# Wickless Coil For Dripping



## Derick (25/3/14)




----------



## Andre (25/3/14)

Thanks, will check it out.


----------



## BhavZ (25/3/14)

I assume that this can be down with any coil? Just need to position it as close to the deck as possible without touching it?


----------



## Derick (25/3/14)

BhavZ said:


> I assume that this can be down with any coil?

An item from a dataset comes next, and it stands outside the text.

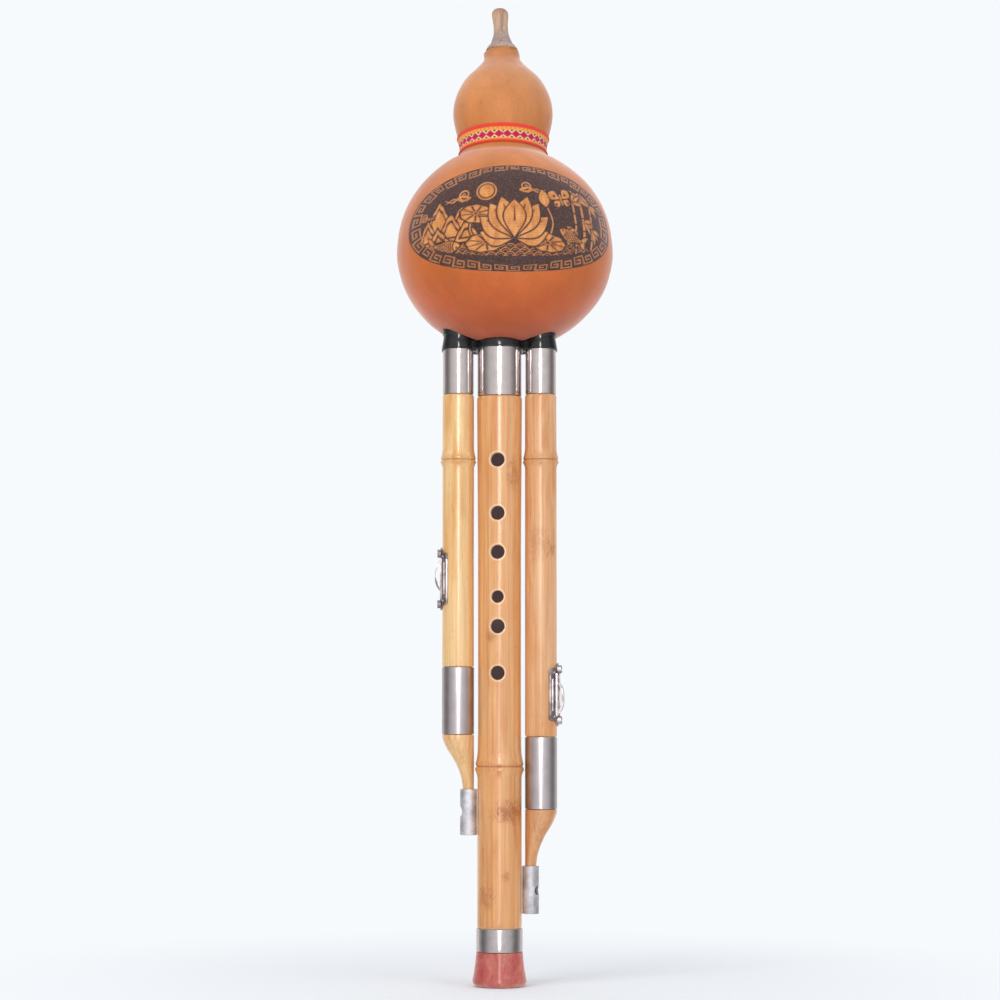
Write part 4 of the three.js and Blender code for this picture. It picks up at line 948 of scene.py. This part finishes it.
def gourd_finish():
    """Waxed gourd skin, redder towards its foot and painted darker there as shade from light above, with the
    panel burnt in by distances kept on the mesh.
    """
    made, tree = blank("waxed_gourd")
    spot = placed(tree)
    height = parts(spot)[2]
    soft = use(CLOUDINESS, placed(tree, 0.4), 34.0)
    grain = noise(spot, 1700.0, 2.0, 0.6)
    freckle = step(noise(spot, 420.0, 3.0, 0.65), 0.57, 0.72)
    streak = noise(placed(tree, 0.22), 160.0, 3.0, 0.6)
    patch = step(noise(placed(tree, 0.7), 46.0, 3.0, 0.55, 0.6), 0.5, 0.68)
    # Colour by height: redder towards the foot, and also darker there, which is painted shade from light above
    skin = ramp(
        step(height, 0.295, 0.445, smooth=False),
        (0.0, "#B04A1C"), (0.13, "#C35A20"), (0.22, "#CA6722"), (0.42, "#D0722C"), (0.64, "#CC7A32"),
        (0.78, "#D2874E"), (0.88, "#D18E5A"), (0.96, "#C48250"), (1.0, "#C08258"),
    )  # fmt: skip
    skin = skin.shaded(soft["Coarse"], (0.3, 0.84), (0.66, 1.06))
    skin = skin.shaded(streak, (0.35, 0.93), (0.65, 1.04))
    skin = blend(freckle * 0.2, blend(patch * 0.3, skin, "#B5642C"), "#94451E")
    skin = skin.shaded(grain, (0.3, 0.93), (0.7, 1.06))
    picture, depth, hooks = (attribute(tree, key) for key in ("picture", "depth", "hooks"))
    in_ring = step(depth, 0.45, 0.5) * step(depth, RING_WIDTH - 0.25, RING_WIDTH - 0.35)
    fret = in_ring * (key_fret(depth, hooks) + 1.0) - 1.0
    outside = step(depth, 0.05, -0.05)
    bare = maths("MAXIMUM", step(maths("MAXIMUM", picture, fret), -0.09, 0.1), outside)
    tone = noise(placed(tree, 0.5), 330.0, 3.0, 0.6)
    figure = ramp(tone, (0.3, "#BE7338"), (0.5, "#D58D4B"), (0.68, "#E2A160"))
    figure = blend(step(picture, 0.6, 0.02) * 0.6, figure, "#8A4621")
    hatch = maths("SINE", tone * 9.0 + height * 5200.0)
    figure = blend(step(hatch, 0.1, 0.9) * 0.16, figure, "#7B3F22")
    run = parts(wire(tree, "ShaderNodeUVMap"))[1]
    rim = step(run, 1.112, 1.134) * step(freckle, -0.5, 0.6)
    skin = blend(rim * 0.65, skin, "#A8692C")
    burnt = ramp(grain, (0.3, "#33211F"), (0.5, "#48322F"), (0.7, "#664A42"))
    carve = (1.0 - bare) * (grain * 0.35) + bare
    return finish(made, {
        "Base Color": blend(bare, burnt, blend(outside, figure, skin)),
        "Roughness": bare * -0.28 + (soft["Fine"] * -0.1 + 0.88),
        "Normal": bump(noise(spot, 900.0, 3.0, 0.6), 0.12, 0.0002, bump(carve, 0.9, 0.00022)),
        "Specular IOR Level": 0.32, "Sheen Weight": 1.0, "Sheen Roughness": 0.36, "Sheen Tint": "#FFE6E0",
    })  # fmt: skip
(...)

Just need to position it as close to the deck as possible without touching it?



Well, from what I've read it is exclusively for dripping - so you need to drip directly onto the coil - position doesn't matter as liquid to heat is from dripping, not from a tank.


----------



## BhavZ (25/3/14)

Derick said:


> Well, from what I've read it is exclusively for dripping - so you need to drip directly onto the coil - position doesn't matter as liquid to heat is from dripping, not from a tank.



Sorry @Derick, what I meant was any type of coil in the dripper, doesn't have to be that derivative of the clapton coil as used in the vid, a standard micro coil without wick in a dripper should work right?


----------



## annemarievdh (25/3/14)

This is very interesting, hopefully I will be able to try this some time soon.


----------



## Derick (25/3/14)

BhavZ said:


> Sorry @Derick, what I meant was any type of coil in the dripper, doesn't have to be that derivative of the clapton coil as used in the vid, a standard micro coil without wick in a dripper should work right?



From what I read the microcoils didn't do as well - I don't really know why - in my mind with the coils closer together it should hold on to more liquid, but perhaps that is not the desired effect


----------



## BhavZ (25/3/14)

Derick said:


> From what I read the microcoils didn't do as well - I don't really know why - in my mind with the coils closer together it should hold on to more liquid, but perhaps that is not the desired effect


Thanks for info man.. Appreciate it!


----------